Is burning coal now even an option?

Unless there's some significant strategic coal reserves that I'm unaware of, you'll be dealing with the issue that a lot of the coal extraction infrastructure has been decommissioned over the past decades due to market implosion. There's a lot more to extract and coal from a mine than putting a pick in the wall.

> and we'll outbid everyone else into starvation for what there is... Green cannot compete in this environment, even where it's most heavily invested in.

If you're saying that developed countries will outbid developing ones for natural gas, that seems to indicate that green technologies are no longer merely an investment decision for developing nations... They're the only option that protects their survival. If you're facing a market where you'll be consistently outbid, what choice do you have but to exit that market?


An option for what is the question. To keep these people in power long enough for their patrons to rearrange their bets and suck out a bit more on the way out?

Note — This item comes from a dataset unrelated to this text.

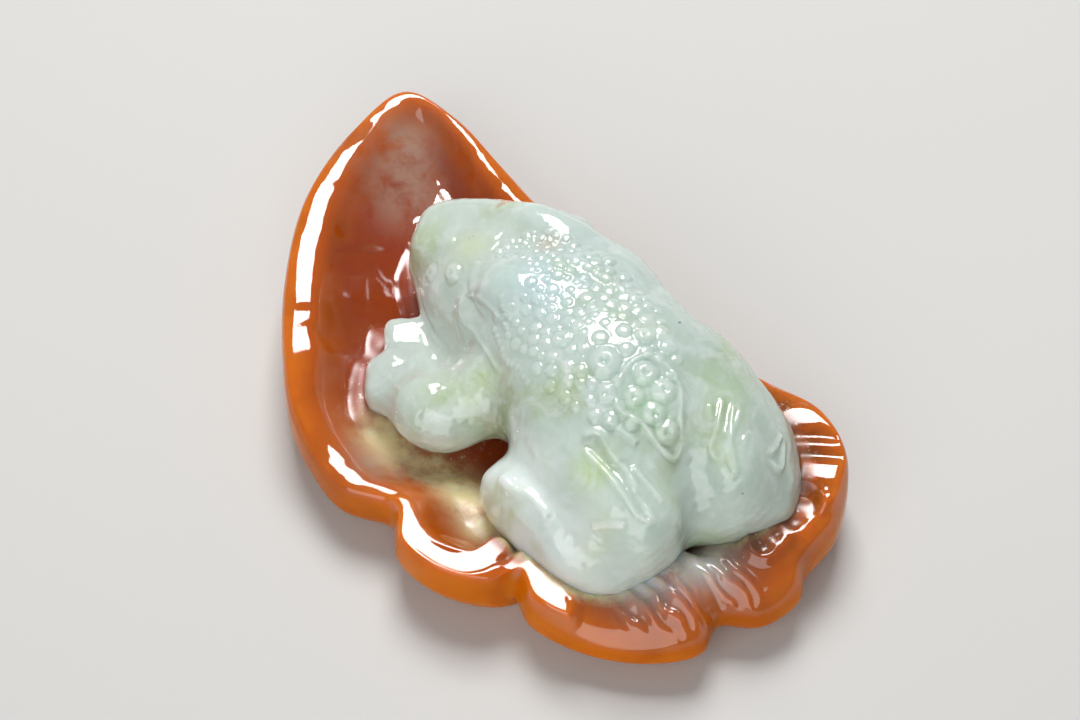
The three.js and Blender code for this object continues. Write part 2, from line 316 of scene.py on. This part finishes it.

Sure. To hold over until something else can come online? I don't know.

Poland has huge infrastructure for coal extraction though by the way. Germany itself has only been down since 2018. Then there's players like Greece (75% o their demand is satisfied by their own coal) who can be trivially outbid. There was Ukraine too, but, you know...


Coal extraction infrastructure hasn't been shut down in Germany. The open pit lignite strip mines are still swallowing up new towns and forests.